Climate of New Zealand
Due to New Zealand's location in the Southern Hemisphere, the seasons are inversed. The warmest months are January and February and the coldest months are June and July. Located in the Southern Temperate Zone, south of the tropics, it has a mild climate with four seasons. Inland areas have cooler winters and warmer summers than coastal areas, where the ocean moderates the climate to temperate.

People of New Zealand
New Zealanders of European descent, often referred to by the Maori name Pakeha, comprise about 75 percent of the population. Usually described as the largest ethnic group, they are in fact an ethnic mix.
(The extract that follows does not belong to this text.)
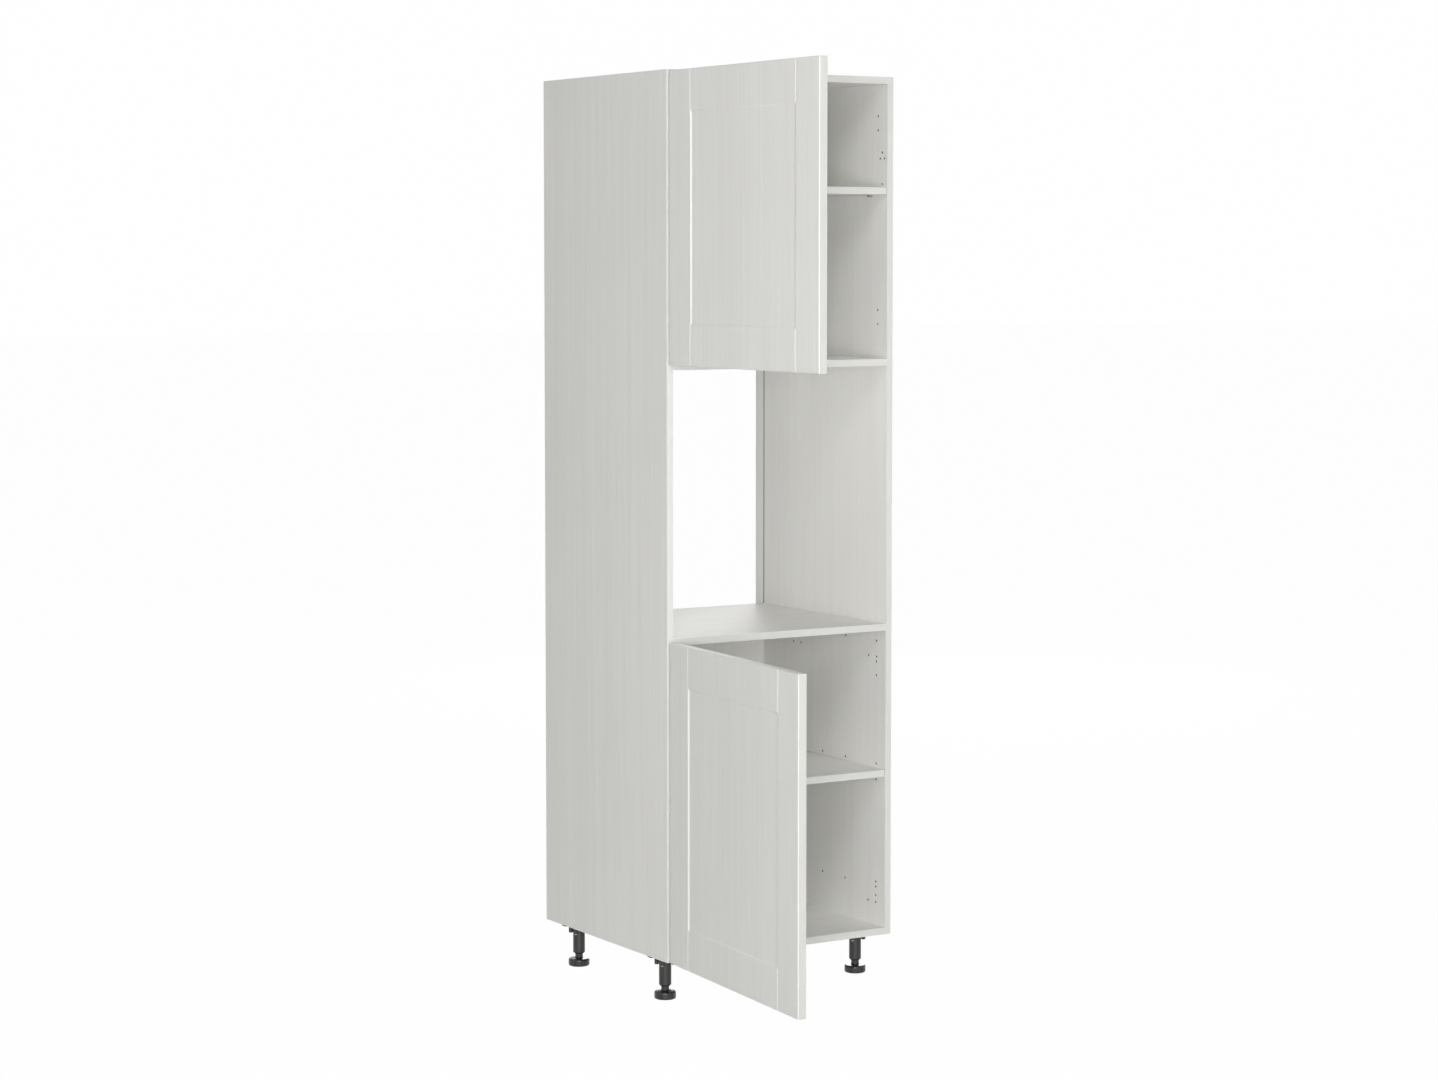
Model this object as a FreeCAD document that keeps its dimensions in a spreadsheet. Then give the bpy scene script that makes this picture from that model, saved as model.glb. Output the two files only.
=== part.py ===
import FreeCAD, Part
import Sketcher
import math
import os
import re

# Tall housing cabinet for a built-in appliance: a melamine carcass with an open
# niche between two closed compartments, two framed doors hung on the left side by
# cup hinges, and four screw-adjusted plastic legs.
# Millimetres. X runs along the front to the right, Y into the depth and Z up. Pieces
# are first set out from the middle of the carcass front, on the floor.

# Driving dimensions
SIZES = {
    # carcass
    "cabinet_width": 600,
    "carcass_depth": 560,
    "carcass_height": 1970,
    "board_thickness": 16,
    "band_thickness": 1,
    "lower_section_height": 690,
    "niche_height": 592,
    "lower_shelf_share": 0.509,
    "upper_shelf_share": 0.650226,
    "shelf_setback": 2,
    "shelf_side_gap": 1,
    "shelf_back_gap": 6,
    # back panels
    "groove_setback": 35,
    "groove_depth": 8,
    "back_thickness": 3,
    "groove_gap": 0.3,
    "back_end_gap": 0.5,
    # holes drilled in the side panels
    "hole_diameter": 5,
    "pilot_depth": 12,
    "system_setback": 37,
    "hole_pitch": 32,
    "plinth_rail_level": 69,
    "lower_runner_level": 105,
    "spare_shelf_level": 356,
    "upper_runner_level": 393,
    "bracket_level": 642,
    "brace_level": 679,
    "flap_top_distance": 170,
    "flap_setback": 20,
    "flap_side_step": 8.7,
    "flap_drop": 13.8,
    "flap_stay_drop": 71.5,
    # cam fittings and dowels
    "cam_setback": 50,
    "cam_rear_setback": 76,
    "dowel_step": 64,
    "cam_edge_distance": 24,
    "cam_diameter": 15,
    "cam_depth": 12.5,
    "cam_gap": 0.1,
    "cam_slot_length": 9,
    "cam_slot_width": 1.4,
    "cam_slot_depth": 2,
    "cam_mouth_diameter": 7.4,
    "cam_mouth_reach": 4,
    "bolt_thread_diameter": 4.8,
    "bolt_thread_length": 11,
    "bolt_shaft_diameter": 5.6,
    "bolt_neck_diameter": 3.6,
    "bolt_neck_length": 3,
    "bolt_head_diameter": 6.4,
    "bolt_head_length": 2.5,
    "bolt_hole_diameter": 8,
    "dowel_diameter": 8,
    "dowel_length": 30,
    "dowel_embed": 11.5,
    "dowel_gap": 0.05,
    "dowel_end_gap": 0.5,
    # shelf supports
    "support_setback": 64,
    "support_tongue_length": 9,
    "support_tongue_width": 8,
    "support_height": 5,
    "support_pin_gap": 0.05,
    "support_pin_length": 8,
    # doors
    "door_thickness": 19,
    "door_gap": 2,
    "door_side_gap": 2,
    "door_top_gap": 3,
    "door_bottom_gap": 1,
    "niche_top_cover": 5,
    "niche_floor_cover": 8.5,
    "frame_width": 89,
    "recess_depth": 2.2,
    "bevel_width": 4.5,
    "joint_groove_width": 3,
    "joint_groove_depth": 1,
    "door_edge_radius": 2,
    "bumper_diameter": 9,
    "bumper_thickness": 1.6,
    "bumper_inset": 13,
    "upper_open_angle": 90,
    "lower_open_angle": 94.6,
    # hinge cups
    "hinge_inset": 100,
    "cup_diameter": 35,
    "cup_edge_distance": 2.5,
    "cup_bore_depth": 13.4,
    "cup_gap": 0.1,
    "cup_wall": 0.7,
    "cup_flange_thickness": 1,
    "cup_flange_margin": 1.5,
    "cup_ear_length": 62,
    "cup_ear_width": 13,
    "cup_screw_spacing": 48,
    "cup_screw_offset": 6,
    "cup_lug_radius": 2.4,
    "cup_lug_gap": 0.3,
    "cup_lug_length": 3.2,
    "cup_pin_inset": 6.8,
    "cup_pin_depth": 6,
    "cup_pin_diameter": 2.6,
    "cup_pin_length": 15,
    "cup_screw_diameter": 3.4,
    "cup_screw_length": 12,
    "screw_gap": 0.1,
    "cross_length_share": 0.56,
    "cross_width_share": 0.15,
    "cross_depth_share": 0.8,
    "cup_screw_head_diameter": 6.5,
    "cup_screw_head_height": 1.4,
    # hinge arms, links and mounting plates
    "pin_clearance": 0.05,
    "arm_pivot_offset": 18,
    "arm_pivot_setback": 3,
    "arm_pin_diameter": 4,
    "arm_width": 12,
    "arm_thickness": 3,
    "arm_eye_radius": 3.5,
    "arm_bend_setback": 17,
    "arm_length": 66,
    "arm_fork_depth": 7.5,
    "link_width": 8,
    "link_side_gap": 0.1,
    "link_eye_radius": 3.3,
    "link_bar_radius": 2,
    "link_tip_radius": 1.6,
    "link_tip_eye_radius": 2.3,
    "link_elbow_run": 7.6,
    "link_elbow_drop": 3.1,
    "link_turn_angle": 20,
    "plate_thickness": 2.2,
    "plate_wing_length": 50,
    "plate_wing_width": 18,
    "plate_block_height": 9,
    "plate_block_width": 13,
    "plate_block_front": 15,
    "plate_screw_head_diameter": 8.6,
    "plate_screw_head_height": 2,
    "plate_screw_diameter": 4.8,
    "plate_screw_length": 11,
    "arm_screw_setback": 54,
    "arm_screw_diameter": 4,
    "arm_screw_depth": 6,
    "arm_screw_head_diameter": 7.6,
    "arm_screw_head_height": 2.4,
    # legs
    "leg_height": 100,
    "leg_side_inset": 43,
    "leg_front_inset": 82,
    "leg_rear_inset": 80,
    "leg_plate_thickness": 3,
    "leg_collar_radius": 19.5,
    "leg_tail_reach": 41,
    "leg_tail_width": 16,
    "leg_tube_diameter": 27.7,
    "leg_tube_base": 29,
    "leg_tube_chamfer": 3,
    "leg_bore_roof": 10,
    "leg_peg_side": 15,
    "leg_peg_back": 12,
    "leg_peg_diameter": 10,
    "leg_peg_drop": 22,
    "leg_peg_rise": 12,
    "leg_peg_gap": 0.1,
    "leg_pin_diameter": 3.8,
    "leg_pin_length": 32,
    "leg_pin_head_diameter": 7,
    "leg_pin_head_height": 1.5,
    "foot_diameter": 49,
    "foot_height": 17,
    "foot_top_round": 4.5,
    "foot_base_round": 3.5,
    "foot_crown_height": 18.5,
    "foot_crown_diameter": 22,
    "foot_neck_height": 20,
    "foot_grip_diameter": 3.6,
    "foot_grip_height": 13,
    "foot_turn_angle": 38,
    "stem_diameter": 18,
    "stem_clearance": 0.08,
    "stem_top_gap": 10,
}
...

People of English, Scottish, and Irish descent comprise the largest groups (in that order), though there are people of German, Australian, Scandinavian, Croatian, and Dutch descents too.

Arts, Culture and Music of New Zealand
The earliest cultural traditions are that of the Maori, who developed a rich and diverse Polynesian culture in geographic isolation. European settlers put their own traditional stamp and eventually dominated the cultural life. Immigration of peoples from the Pacific Islands and Asia, since the 1950s, has further diversified the cultural fabric of New Zealand.

Since the 19th century, New Zealand's economy has relied on overseas trade and capital. With changing trends and prices the economy suffered greatly. The government initiated a program of economic restructuring along free-market lines, but the reforms failed to improve the economy. Half of the country's export earnings come from agriculture, forestry, and fishing.